Magic, religion, and morality have, as we have seen, especially of late years, been regarded almost entirely from the anthropological standpoint. But a new school of French students has arisen who maintain that these are essentially social phenomena. The writings of Durkheim, Hubert and Mauss[[120]] have initiated a new method of study which promises to have far-reaching results.
[120]. The work of this school is mainly to be found in L’Année sociologique (1898).
Chapter XI.
LINGUISTICS
Linguistics as a department of Anthropology may be regarded from many points of view. To the evolutionist language forms one of the tests dividing the Hominidæ from the other anthropoids; the somatologist is interested in correlating the phonetic system with the structure of the organs connected with the mechanism of speech; and the ethnologist studies language for the evidence it affords of ethnic affinity or social contact, or as a means of determining the grade of culture to which a particular people has attained, or, again, as a reflection of their character or psychology.

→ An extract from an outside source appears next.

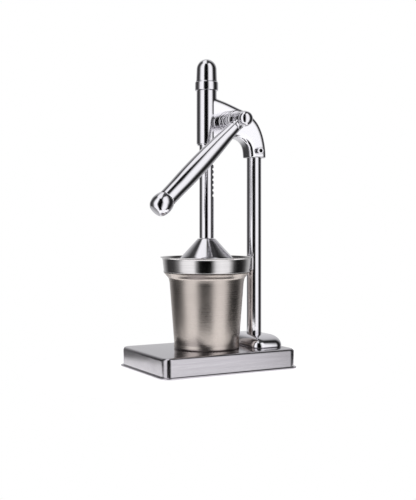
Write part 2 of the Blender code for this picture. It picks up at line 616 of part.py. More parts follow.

The linguistic classifications of Gallatin, Humboldt, and Müller are referred to later.
The Aryan Controversy.
The connection between linguistics and anthropology assumed its greatest importance in the middle of the nineteenth century, when the discoveries and theories of philologists were adopted wholesale to explain the problems of European ethnology, and the Aryan controversy became the locus of disturbance throughout the Continent. “No other scientific question, with the exception, perhaps, of the doctrine of evolution, was ever so bitterly discussed or so infernally confounded at the hands of Chauvinistic or otherwise biassed writers.”[[121]]
[121]. Ripley, 1899, p. 453.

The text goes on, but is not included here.